TORONTO, Feb. 18, 2016 /CNW/ - Nearly 90 per cent of Ontarians believe funding for the care doctors provide should be a priority in the upcoming provincial budget, according to a new public opinion poll.
"Since February 2015, the Ontario government has cut nearly seven per cent to funding that goes towards all of the necessary care that doctors provide," said Dr. Mike Toth, President of the Ontario Medical Association (OMA). "In addition, the government has unilaterally imposed a hard cap on the funding it will provide for physician services, despite the fact that we have a growing and aging population that are driving an increase in the need for medical care."
A new public opinion poll independently conducted by Angus Reid Forum and commissioned by the OMA, reveals that 89 per cent of Ontarians believe funding for doctors should be a priority in the upcoming 2016 provincial budget. The poll also reveals that:
- Only 29 per cent of Ontarians believe the provincial government is doing a good job managing the health-care system (fully 47% believe they are doing a poor job); and
- Only 30 per cent of Ontarians believe the provincial government is doing a good job ensuring Ontarians have access to the doctors they need.
"The ongoing cuts in funding to the doctors Ontarians rely on are clearly offside the opinion of the vast majority of Ontarians," said Dr. Toth, "The results of this latest poll should cause the government to rethink its approach to funding for the province's doctors."
In addition to the overwhelming polling results, more than 58,000 Ontarians have signed a petition or signed up online to oppose the government's ongoing cuts to the necessary care doctors provide every day. Furthermore, the proposal to fully fund medical care finished first in the Budget Talks health care category, as voted on by Ontarians as part of the government's online pre-budget consultations.
"I'm proud of the work Ontario's doctors have done in bringing together concerned citizens who oppose the government's ongoing cuts to funding for physician services," said Dr. Toth. "If the government won't listen to or work with Ontario's doctors, it's our hope it will listen to the voters who elected it to office."
A growing number of patients across Ontario are speaking out: "As a palliative care volunteer, mother of two and daughter-in-law with elder care responsibilities, I'm very concerned about the health system and see how difficult it is for some people to get the care they need," said Daryl Webber of Manotick. "I've signed the petition put forth by doctors, written letters to the Premier and Minister of Health, and followed the Ontario government's pre-budget consultations because it's clear that cuts to physician services will only hurt patients."
Each petition, which calls on the government to resume negotiations with Ontario's doctors to reach an agreement that protects quality, patient-focused care, is sent to the government, as well as individual members of the provincial legislature, who are formally presenting them into the legislature.
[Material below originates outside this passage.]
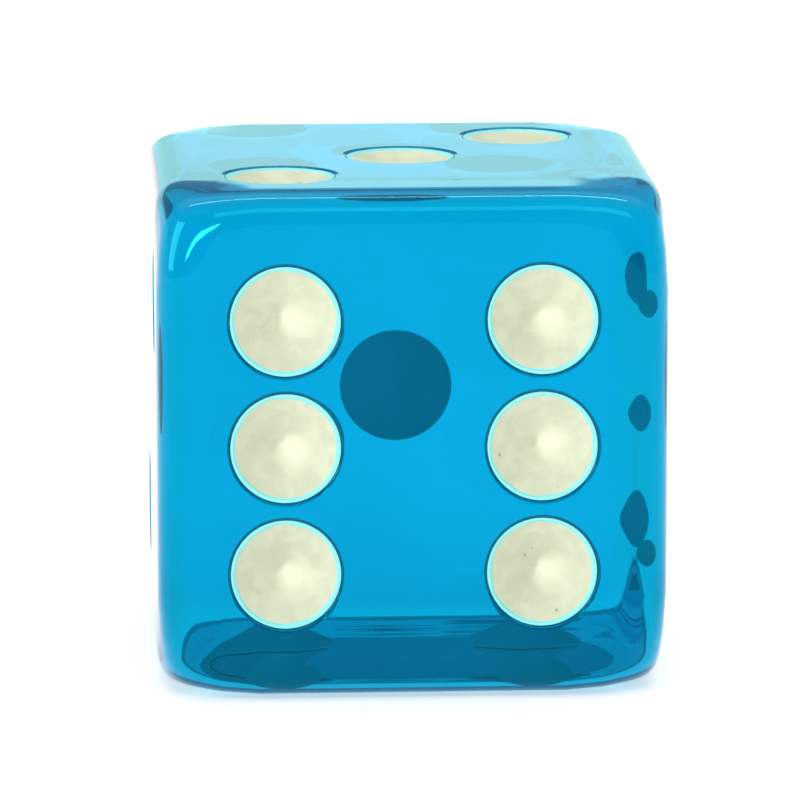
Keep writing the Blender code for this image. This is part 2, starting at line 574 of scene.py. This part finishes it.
def paint_colour(tree, place, mottle):
    """Mottled, specked cream, with a painted highlight where the tip catches light, a thin bead
    painted pale cyan for the light coming through it from the resin, and a back painted blue for the
    shade it lies in.
    """
    cream = mix_colours(tree, mottle, CREAM_DARK, CREAM_LIGHT)
    specks = sparse_spots(tree, place, 2600.0, (0.10, 0.22), "Green", (0.955, 0.965))
    colour = mix_colours(tree, math_node(tree, "MULTIPLY", specks, 0.7), cream, SPECK)
    # Painted highlight: the tip is drawn paler, for the light it catches.
    colour = mix_colours(tree, attribute(tree, "tip_highlight"), colour, CREAM_TIP_HIGHLIGHT)
    ragged = math_node(tree, "MULTIPLY", noise_value(tree, place, scale=5200.0), 0.5)
    thin = remap(tree, math_node(tree, "ADD", attribute(tree, "bead"), ragged), 0.95, 1.1)
    # The bead is painted pale cyan: partly the resin showing through the thin paint, partly painted
    # light shining through it from behind.
    colour = mix_colours(tree, thin, colour, BEAD_LIT_THROUGH)
    # Painted shade: the paint's back is drawn blue, for the shade it lies in inside the resin.
    return mix_colours(tree, attribute(tree, "back"), colour, BACK_PAINTED_SHADE)


def paint_material():
    """Matt cream paint with the grain of a dried film."""
    material, tree, shader, place = new_material("pip_paint")
    clouds = noise_value(tree, place, scale=1400.0, detail=4.0, distortion=0.5)
    mottle = remap(tree, clouds, 0.32, 0.68)
    tree.links.new(paint_colour(tree, place, mottle), shader.inputs["Base Color"])
    tree.links.new(remap(tree, mottle, 0.0, 1.0, 0.45, 0.68), shader.inputs["Roughness"])
    grain = math_node(tree, "ADD", noise_value(tree, place, scale=5000.0, detail=3.0), mottle)
    add_bump(tree, shader, grain, 0.5, PAINT_BUMP)
    return material


def floor_glow(tree, place):
    """White, with a painted cyan glow under the die for the light the resin gathers there."""
    apart = add_node(tree, "ShaderNodeSeparateXYZ", {"Vector": place})
    away = [math_node(tree, "ABSOLUTE", apart.outputs[axis], 0.0) for axis in "XY"]
    start, end = (share * HALF for share in GATHERED_SHARES)
    under = remap(tree, math_node(tree, "MAXIMUM", *away), start, end, 1.0, 0.0)
    # Painted light: the cyan glow under the die stands in for the light the resin gathers there.
    return mix_colours(tree, under, WHITE, PAINTED_GATHERED_LIGHT)


def build_floor():
    """A plain pale floor just under the die."""
    bpy.ops.mesh.primitive_plane_add(size=FLOOR_SIZE, location=(0, 0, LOW.z - FLOOR_GAP))
    floor = bpy.context.object
    floor.name = "floor"
    material, tree, shader, place = new_material("floor")
    paper = remap(tree, noise_value(tree, place, scale=700.0, detail=4.0), 0.3, 0.7)
    tree.links.new(mix_colours(tree, paper, FLOOR_DARK, FLOOR_LIGHT), shader.inputs["Base Color"])
    shader.inputs["Roughness"].default_value = 0.9
    shader.inputs["Specular IOR Level"].default_value = 0.1
    tree.links.new(floor_glow(tree, place), shader.inputs["Emission Color"])
    shader.inputs["Emission Strength"].default_value = FLOOR_GLOW
    floor.data.materials.append(material)


def heights(elevations):
    """How high directions of length 1 reach at these elevations, in degrees."""
    return [math.sin(math.radians(elevation)) for elevation in elevations]


def build_world():
    """A studio: bright low behind the die, dim above that and in front, and bright again overhead.

    The resin shows the studio's cool colours. Matt surfaces get the same light in grey, and the
    camera itself sees plain white, like the floor.
    """
    world = bpy.data.worlds.new("studio")
    bpy.context.scene.world = world
    world.use_nodes = True
    tree = world.node_tree
    direction = add_node(tree, "ShaderNodeTexCoord", {}).outputs["Generated"]
    apart = add_node(tree, "ShaderNodeSeparateXYZ", {"Vector": direction})
    sideways, away, height = (apart.outputs[axis] for axis in "XYZ")
    backdrop = remap(tree, height, *heights(BACKDROP_TOP), 1.0, 0.0)
    behind = remap(tree, away, *BEHIND)
    overhead = remap(tree, height, *heights(OVERHEAD_START))
    aside = remap(tree, math_node(tree, "ABSOLUTE", sideways, 0.0), *ASIDE)
    light = mix_colours(tree, aside, SKY_DIM, SKY_SIDES)
    light = mix_colours(tree, math_node(tree, "MULTIPLY", backdrop, behind), light, SKY_BACKDROP)
    light = mix_colours(tree, overhead, light, SKY_OVERHEAD)
    ray = add_node(tree, "ShaderNodeLightPath", {})
    grey = add_node(tree, "ShaderNodeRGBToBW", {"Color": light}).outputs["Val"]
    light = mix_colours(tree, ray.outputs["Is Diffuse Ray"], light, grey)
    light = mix_colours(tree, ray.outputs["Is Camera Ray"], light, WHITE)
    tree.links.new(light, tree.nodes["Background"].inputs["Color"])


def direction_to(azimuth, elevation):
    """The direction from the die, in degrees: azimuth 0 is in front, positive to the right."""
    a, e = math.radians(azimuth), math.radians(elevation)
    return Vector((math.sin(a) * math.cos(e), -math.cos(a) * math.cos(e), math.sin(e)))


def aim_at_die(thing, azimuth, elevation, distance):
    """Put a light or the camera at a distance in a direction, facing the die."""
    towards = direction_to(azimuth, elevation)
    thing.location = CENTRE + towards * distance
    thing.rotation_mode = "QUATERNION"
    thing.rotation_quaternion = towards.to_track_quat("Z", "Y")


def area_light(name, azimuth, elevation, size, radiance, mirrored=True):
    """A rectangular soft light that faces the die. It is never seen through the resin."""
    data = bpy.data.lights.new(name, "AREA")
    data.shape = "RECTANGLE"
    data.size, data.size_y = size
    data.energy = radiance * math.pi * size[0] * size[1]
    light = link(bpy.data.objects.new(name, data))
    light.visible_transmission = False
    light.visible_glossy = mirrored
    aim_at_die(light, azimuth, elevation, LIGHT_DISTANCE)


def build_lights():
    """Two windows on the left, a strip in front, a narrow one overhead, and fill from behind."""
    area_light("window", -16, 8, size=(0.04, 0.05), radiance=18.0)
    area_light("side_window", -60, 18, size=(0.26, 0.30), radiance=6.8)
    area_light("strip", 8, 36, size=(0.60, 0.16), radiance=3.2)
    area_light("overhead", 180, 76, size=(0.60, 0.05), radiance=10.5)
    area_light("fill", 130, 15, size=(0.50, 0.40), radiance=2.0, mirrored=False)


def build_camera():
    """The camera, far enough off for a close-up, with the die filling most of the view."""
    data = bpy.data.cameras.new("camera")
    data.sensor_width = SENSOR_WIDTH
    data.lens = SENSOR_WIDTH * CAMERA_DISTANCE * WIDTH_IN_VIEW / EDGE
    data.clip_start = 0.01
    data.clip_end = 5
    camera = link(bpy.data.objects.new("camera", data))
    aim_at_die(camera, CAMERA_AZIMUTH, CAMERA_ELEVATION, CAMERA_DISTANCE)
    bpy.context.scene.camera = camera


def set_light_paths():
    """Let light bounce often enough to leave the resin, and show colours as they are."""
    scene = bpy.context.scene
    scene.view_settings.view_transform = "Standard"
    scene.cycles.max_bounces = 24
    scene.cycles.transmission_bounces = 24
    scene.cycles.glossy_bounces = 12
    scene.cycles.diffuse_bounces = 6


def place_piece(piece, node, material):
    """Give a piece its material and let it stand for its CAD node."""
    piece.data.materials.clear()
    piece.data.materials.append(material)
    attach(piece, "root")
    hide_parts(node)


place_piece(resin_body(), BODY, resin_material())
paint = paint_material()
for seed, node in enumerate(PIPS):
    place_piece(paint_film(node, seed), node, paint)

build_floor()
build_world()
build_lights()
build_camera()
set_light_paths()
Ontarians who sign-up online in support of the province's doctors receive updates on the government's ongoing cuts to funding for physician services and are provided the tools needed to have their concerns and voices heard.
Budget Talks is an online consultation tool the Ontario government says is offered for the public to help shape policies and programs that will be part of the province's future.
An online survey conducted by Angus Reid Forum with a sample size of 799 residents of Ontario, representative of the province based on age, gender and region, was fielded from February 3 to 4, 2016. A random sample of this size would yield a margin of error of +3.46 per cent.
The Ontario Medical Association (OMA) represents more than 34,000 physicians and medical students across the province. Ontario's doctors work closely with patients to encourage healthy living practices and illness prevention. In addition to delivering front-line services to patients, Ontario's doctors play a significant role in helping shape health care policy, as well as implementing initiatives that strengthen and enhance Ontario's health care system.